E il progetto si chiamava Il Giornale dell’Arte.
«Esattamente. Avevo in mente una pubblicazione che non esisteva. Non una rivista d’arte su carta patinata, ma il primo giornale vero e proprio che contenesse tutte le notizie legate al mondo dell’arte, le mostre, i libri, il mercato, i restauri e via di questo passo. E così, nel 1982, facendo tesoro dei tanti validi esperti e collaboratori formati in anni di attività a Bolaffi Arte, decisi di fare da solo e, nella mia città, Torino, feci uscire nel maggio del 1983 il primo numero de Il Giornale dell’Arte».

Come venne accolto quell’insolito giornale?
«Benissimo. Fin dal primo anno era già in utile. Nel realizzarlo avevo in mente un modello internazionale, cioè il Times (ma il mio logo è molto torinese, perché viene da un libro trovato all’Accademia Albertina). Con grande sorpresa venni presto contattato da Hachette che mi propose di realizzare varie edizioni internazionali. L’Express voleva fare un settimanale. Bud Knapp, l’editore di AD voleva farlo in America. Era la prova dell’apprezzamento internazionale del nostro modello, ma i progetti non andarono in porto a causa di un fatto grave e imprevisto: lo scoppio della Guerra del Golfo».

Tuttavia, la vocazione internazionale della testata era in qualche modo segnata.
«Sì, è così. Grazie a Anna Somers Cocks (che poi è diventata mia moglie) si è avviata l’edizione inglese, e via via sono arrivate le altre testate internazionali, fino alla pubblicazione russa, edita lo scorso anno da Inna Bazhenova, e quella cinese di quest’anno, a cura dell’editore Thomas Shao di Pechino. Il network è basato sull’indipendenza operativa delle singole testate e dei rispettivi editori, vincolati però al rispetto del modello della casa madre italiana, ai valori etici e allo scambio dei contenuti. Nel network ciò che impressiona sono i numeri: pensi che il The Art Newspaper China viene pubblicato in abbinamento, una volta al mese, a un settimanale cinese che tira oltre un milione di copie».

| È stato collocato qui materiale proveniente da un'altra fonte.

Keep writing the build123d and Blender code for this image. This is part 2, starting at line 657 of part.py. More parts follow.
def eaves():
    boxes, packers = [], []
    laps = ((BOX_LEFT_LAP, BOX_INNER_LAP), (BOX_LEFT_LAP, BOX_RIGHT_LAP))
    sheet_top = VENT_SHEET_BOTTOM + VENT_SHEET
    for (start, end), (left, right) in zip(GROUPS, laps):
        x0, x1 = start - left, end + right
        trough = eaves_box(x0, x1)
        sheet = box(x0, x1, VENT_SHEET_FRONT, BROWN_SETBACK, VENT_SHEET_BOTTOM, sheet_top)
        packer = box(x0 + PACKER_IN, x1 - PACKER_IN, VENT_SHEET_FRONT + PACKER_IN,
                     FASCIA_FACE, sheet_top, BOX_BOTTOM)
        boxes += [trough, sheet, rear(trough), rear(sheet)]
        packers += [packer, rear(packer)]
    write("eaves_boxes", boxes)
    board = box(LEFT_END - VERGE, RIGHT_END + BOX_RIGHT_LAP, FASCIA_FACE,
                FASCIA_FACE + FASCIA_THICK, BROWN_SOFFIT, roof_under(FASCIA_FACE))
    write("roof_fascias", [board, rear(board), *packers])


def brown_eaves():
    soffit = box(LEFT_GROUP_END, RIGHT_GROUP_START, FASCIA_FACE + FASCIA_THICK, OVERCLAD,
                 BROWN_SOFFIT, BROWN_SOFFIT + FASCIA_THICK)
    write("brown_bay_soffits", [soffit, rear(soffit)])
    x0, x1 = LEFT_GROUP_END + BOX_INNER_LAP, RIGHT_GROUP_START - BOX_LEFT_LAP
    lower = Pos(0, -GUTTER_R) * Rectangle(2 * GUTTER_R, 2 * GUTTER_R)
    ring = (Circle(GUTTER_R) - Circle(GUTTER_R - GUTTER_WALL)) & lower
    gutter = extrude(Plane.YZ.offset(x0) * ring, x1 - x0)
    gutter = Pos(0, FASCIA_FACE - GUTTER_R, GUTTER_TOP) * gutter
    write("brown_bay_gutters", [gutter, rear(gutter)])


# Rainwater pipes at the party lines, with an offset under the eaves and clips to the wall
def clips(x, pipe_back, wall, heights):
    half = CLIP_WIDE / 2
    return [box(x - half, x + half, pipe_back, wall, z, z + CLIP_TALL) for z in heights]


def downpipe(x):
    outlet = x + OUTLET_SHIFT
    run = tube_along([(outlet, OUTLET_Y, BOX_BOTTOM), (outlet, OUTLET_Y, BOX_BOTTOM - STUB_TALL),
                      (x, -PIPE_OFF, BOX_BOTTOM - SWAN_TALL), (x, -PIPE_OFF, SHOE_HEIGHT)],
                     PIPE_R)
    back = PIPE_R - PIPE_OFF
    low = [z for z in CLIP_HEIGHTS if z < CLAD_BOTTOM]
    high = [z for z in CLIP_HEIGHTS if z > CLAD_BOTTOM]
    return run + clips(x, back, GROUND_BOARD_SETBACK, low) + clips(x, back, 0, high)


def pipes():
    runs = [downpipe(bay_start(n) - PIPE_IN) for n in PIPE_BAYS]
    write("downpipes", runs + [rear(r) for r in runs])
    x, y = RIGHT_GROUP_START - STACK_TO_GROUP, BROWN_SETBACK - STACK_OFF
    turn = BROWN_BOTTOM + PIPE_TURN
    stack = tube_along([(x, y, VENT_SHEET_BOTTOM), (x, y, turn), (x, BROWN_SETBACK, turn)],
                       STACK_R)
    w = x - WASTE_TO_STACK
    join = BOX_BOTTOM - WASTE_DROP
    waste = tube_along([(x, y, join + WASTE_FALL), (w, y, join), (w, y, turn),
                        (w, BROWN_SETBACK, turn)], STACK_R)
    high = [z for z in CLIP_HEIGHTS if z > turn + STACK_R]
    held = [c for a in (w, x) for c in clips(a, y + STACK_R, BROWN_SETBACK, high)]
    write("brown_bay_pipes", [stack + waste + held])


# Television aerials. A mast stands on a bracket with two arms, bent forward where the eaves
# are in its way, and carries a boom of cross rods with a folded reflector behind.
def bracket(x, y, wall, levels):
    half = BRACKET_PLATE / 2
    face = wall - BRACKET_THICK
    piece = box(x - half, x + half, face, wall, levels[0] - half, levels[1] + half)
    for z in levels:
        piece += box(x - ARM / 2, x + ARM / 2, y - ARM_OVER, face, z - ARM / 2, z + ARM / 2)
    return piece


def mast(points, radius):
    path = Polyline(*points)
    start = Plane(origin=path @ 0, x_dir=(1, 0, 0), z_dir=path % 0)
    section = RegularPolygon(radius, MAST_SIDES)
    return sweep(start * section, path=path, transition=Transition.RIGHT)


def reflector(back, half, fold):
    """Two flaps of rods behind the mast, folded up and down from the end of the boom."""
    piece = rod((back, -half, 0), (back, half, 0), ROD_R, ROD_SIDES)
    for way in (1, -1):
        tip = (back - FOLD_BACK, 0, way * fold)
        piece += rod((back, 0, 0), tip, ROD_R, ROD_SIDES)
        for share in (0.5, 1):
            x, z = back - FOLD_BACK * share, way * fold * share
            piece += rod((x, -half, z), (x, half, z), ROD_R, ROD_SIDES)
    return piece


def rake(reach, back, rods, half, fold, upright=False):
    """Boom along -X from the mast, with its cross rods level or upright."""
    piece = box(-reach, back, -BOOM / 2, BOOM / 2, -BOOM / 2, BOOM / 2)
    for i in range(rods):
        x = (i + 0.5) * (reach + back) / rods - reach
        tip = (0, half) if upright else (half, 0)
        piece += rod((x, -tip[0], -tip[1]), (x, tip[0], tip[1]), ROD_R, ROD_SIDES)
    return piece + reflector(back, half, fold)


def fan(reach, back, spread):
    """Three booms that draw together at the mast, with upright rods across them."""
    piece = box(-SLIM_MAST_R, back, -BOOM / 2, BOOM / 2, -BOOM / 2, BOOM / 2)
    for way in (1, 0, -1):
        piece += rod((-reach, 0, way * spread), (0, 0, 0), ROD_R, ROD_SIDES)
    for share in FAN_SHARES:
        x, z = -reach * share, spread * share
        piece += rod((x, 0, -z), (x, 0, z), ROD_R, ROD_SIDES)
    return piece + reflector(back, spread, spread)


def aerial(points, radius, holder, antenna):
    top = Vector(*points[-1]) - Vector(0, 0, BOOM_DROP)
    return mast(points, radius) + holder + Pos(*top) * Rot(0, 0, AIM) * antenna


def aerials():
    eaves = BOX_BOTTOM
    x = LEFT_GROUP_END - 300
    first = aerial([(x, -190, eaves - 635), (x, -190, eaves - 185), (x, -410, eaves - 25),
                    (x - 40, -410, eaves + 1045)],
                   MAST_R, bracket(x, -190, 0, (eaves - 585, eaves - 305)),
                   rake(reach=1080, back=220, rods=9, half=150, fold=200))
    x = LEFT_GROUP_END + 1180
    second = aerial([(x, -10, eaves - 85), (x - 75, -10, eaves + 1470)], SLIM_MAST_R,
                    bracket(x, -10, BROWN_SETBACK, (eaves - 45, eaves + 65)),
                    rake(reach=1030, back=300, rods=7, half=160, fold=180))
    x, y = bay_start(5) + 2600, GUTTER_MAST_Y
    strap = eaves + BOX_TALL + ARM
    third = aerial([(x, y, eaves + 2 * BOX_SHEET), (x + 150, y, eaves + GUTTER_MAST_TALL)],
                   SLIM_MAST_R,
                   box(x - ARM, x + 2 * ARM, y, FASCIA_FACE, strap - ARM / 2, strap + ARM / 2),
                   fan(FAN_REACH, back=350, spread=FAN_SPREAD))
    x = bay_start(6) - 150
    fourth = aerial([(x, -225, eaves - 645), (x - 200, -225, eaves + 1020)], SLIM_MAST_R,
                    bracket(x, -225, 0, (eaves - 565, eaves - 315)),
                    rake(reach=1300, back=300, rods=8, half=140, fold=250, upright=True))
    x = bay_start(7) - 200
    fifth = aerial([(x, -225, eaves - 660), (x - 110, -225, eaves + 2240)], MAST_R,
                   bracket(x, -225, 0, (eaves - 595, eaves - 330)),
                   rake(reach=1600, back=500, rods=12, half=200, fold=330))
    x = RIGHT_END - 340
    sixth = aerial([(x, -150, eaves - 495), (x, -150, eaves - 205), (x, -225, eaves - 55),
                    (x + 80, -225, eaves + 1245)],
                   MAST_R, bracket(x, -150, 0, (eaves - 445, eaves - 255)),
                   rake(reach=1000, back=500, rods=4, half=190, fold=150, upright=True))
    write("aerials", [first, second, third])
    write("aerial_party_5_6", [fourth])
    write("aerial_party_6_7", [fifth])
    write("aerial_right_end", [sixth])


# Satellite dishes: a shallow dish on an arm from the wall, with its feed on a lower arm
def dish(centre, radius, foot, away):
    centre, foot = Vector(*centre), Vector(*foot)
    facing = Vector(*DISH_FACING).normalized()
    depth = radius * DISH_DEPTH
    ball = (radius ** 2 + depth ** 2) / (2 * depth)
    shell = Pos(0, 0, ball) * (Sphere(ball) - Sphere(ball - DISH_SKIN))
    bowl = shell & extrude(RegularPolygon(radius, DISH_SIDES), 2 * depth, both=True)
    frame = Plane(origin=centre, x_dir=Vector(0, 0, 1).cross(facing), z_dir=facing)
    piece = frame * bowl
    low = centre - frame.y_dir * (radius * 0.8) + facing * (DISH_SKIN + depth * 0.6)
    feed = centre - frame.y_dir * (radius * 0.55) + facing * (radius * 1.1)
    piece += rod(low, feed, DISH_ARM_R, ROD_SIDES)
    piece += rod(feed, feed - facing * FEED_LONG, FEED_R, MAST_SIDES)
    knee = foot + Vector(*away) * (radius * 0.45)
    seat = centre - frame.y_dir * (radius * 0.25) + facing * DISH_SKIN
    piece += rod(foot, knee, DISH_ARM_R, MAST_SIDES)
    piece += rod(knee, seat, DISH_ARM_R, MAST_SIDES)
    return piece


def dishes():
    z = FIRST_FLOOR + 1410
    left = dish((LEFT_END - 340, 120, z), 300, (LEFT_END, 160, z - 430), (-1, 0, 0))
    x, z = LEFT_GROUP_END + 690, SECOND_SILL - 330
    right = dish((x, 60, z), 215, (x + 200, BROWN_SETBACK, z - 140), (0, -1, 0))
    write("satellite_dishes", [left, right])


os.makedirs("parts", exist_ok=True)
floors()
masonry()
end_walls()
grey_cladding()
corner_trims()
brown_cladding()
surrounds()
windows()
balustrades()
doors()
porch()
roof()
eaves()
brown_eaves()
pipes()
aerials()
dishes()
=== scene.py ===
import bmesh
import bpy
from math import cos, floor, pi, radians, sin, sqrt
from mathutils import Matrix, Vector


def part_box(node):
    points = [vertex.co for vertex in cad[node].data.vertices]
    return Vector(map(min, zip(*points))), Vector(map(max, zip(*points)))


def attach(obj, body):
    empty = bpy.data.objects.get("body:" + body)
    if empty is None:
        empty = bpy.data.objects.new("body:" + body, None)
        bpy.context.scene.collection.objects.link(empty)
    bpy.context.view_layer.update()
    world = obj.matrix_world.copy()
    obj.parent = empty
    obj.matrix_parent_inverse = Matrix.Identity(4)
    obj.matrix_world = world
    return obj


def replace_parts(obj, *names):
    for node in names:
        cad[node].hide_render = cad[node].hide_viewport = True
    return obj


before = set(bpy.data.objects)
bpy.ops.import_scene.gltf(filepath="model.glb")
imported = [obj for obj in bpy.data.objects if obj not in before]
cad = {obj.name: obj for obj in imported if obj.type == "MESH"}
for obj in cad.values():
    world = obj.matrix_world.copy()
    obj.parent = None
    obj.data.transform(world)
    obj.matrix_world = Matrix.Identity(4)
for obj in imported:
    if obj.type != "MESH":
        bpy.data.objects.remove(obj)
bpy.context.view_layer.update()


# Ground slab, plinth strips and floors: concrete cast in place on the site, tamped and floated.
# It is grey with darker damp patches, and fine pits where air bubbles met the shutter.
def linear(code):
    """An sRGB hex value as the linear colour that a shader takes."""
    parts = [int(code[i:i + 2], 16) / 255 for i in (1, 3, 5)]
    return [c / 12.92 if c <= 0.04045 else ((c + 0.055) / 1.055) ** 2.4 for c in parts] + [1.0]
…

Nel 1983, assieme al giornale, nasce anche la casa editrice Umberto Allemandi & C.
«Volevo una casa editrice che fosse riconoscibile sul mercato per la qualità delle opere proposte. Penso di esserci riuscito visti anche gli autori coinvolti, che sono personalità della cultura internazionale come Luigi Carluccio (autore del primo libro pubblicato), Federico Zeri, Giuliano Briganti, Francis Haskell, John Pope-Hennessy, Jean Clair e Alvar González-Palacios».

I libri Allemandi sono molto riconoscibili anche per l’uniforme colore acquamarina delle copertine.
«Armando Testa mi aveva insegnato l’importanza di attirare l’attenzione del pubblico con un elemento di identità e di riconoscimento. Il colore delle copertine mi è stato ispirato da una particolare carta da lettera inglese. Avrei voluto puntare sul nero ma prima di me era arrivato a usarlo un bravissimo editore italiano di cui sono grande ammiratore, Franco Maria Ricci. Così ho scelto l’acquamarina che è piaciuto moltissimo lo stesso».